Trotzdem nimmt nicht jeder Berliner Profi Ihre Hilfe in Anspruch.

Das ist auch in Ordnung so. Es gibt Athleten, die haben nach einer Niederlage sofort intuitiv die richtige Einstellung, es unbedingt besser machen zu wollen. Das ist positiv und gesund. Andere Spieler sind länger frustriert und hängen eher durch. Um diese kümmere ich mich dann eher.

Kommt es Ihnen zugute, dass Sie selbst professionell Eishockey gespielt haben?

Natürlich kann ich die Perspektive eines Profisportlers nachvollziehen. Als Torwart war ich einer, der immer Stimmung verbreitet und das Team motiviert hat.

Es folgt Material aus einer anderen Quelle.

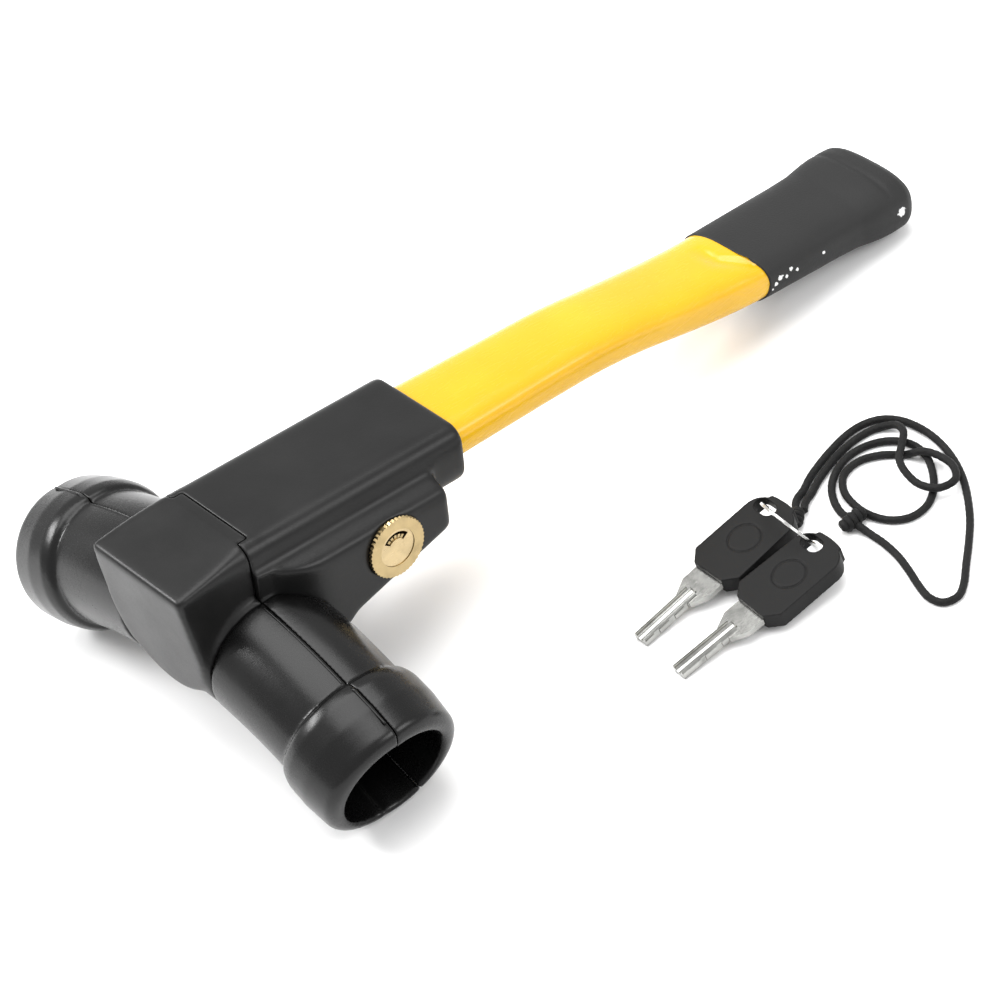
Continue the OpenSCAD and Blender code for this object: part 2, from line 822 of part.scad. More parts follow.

Insbesondere im Eishockey wurde die psychologische Komponente lange vernachlässigt, oft sogar belächelt. Auch heute arbeitet noch nicht jeder Klub in der Liga mit einem Psychologen zusammen.

Man darf sich meinen Job nicht falsch vorstellen. Ich habe von den Eisbären keinen Auftrag, in die Kabine zu kommen, rumzubrüllen und zu sagen ‚Das Leben ist schön‘. Das wäre lächerlich. Vor ein paar Jahren gab es solche Ansätze. Aber mittlerweile ist den meisten bewusst, dass die Sportpsychologie ein Instrument ist, dass dem einen oder anderen hilft. Es wird immer mehr akzeptiert und als Selbstverständlichkeit angesehen. Das war nicht immer so.

Die Berliner vertrauen Ihnen nun schon seit drei Jahren. Können Sie sagen, was den Klub aus psychologischer Sicht auszeichnet?

Wie sich die Eisbären immer wieder zu Bestleistungen antreiben, das ist schon sensationell. Da kann man als Psychologe einfach nur stolz sein, dabei sein zu dürfen.

Das Gespräch führte Katrin Schulze.

Markus Flemming, 41, ist Diplompsychologe. Er spielte früher als Eishockey-Torwart unter anderem für die Düsseldorfer EG und die Adler Mannheim. Seit 2006 betreut er die Eisbären Berlin.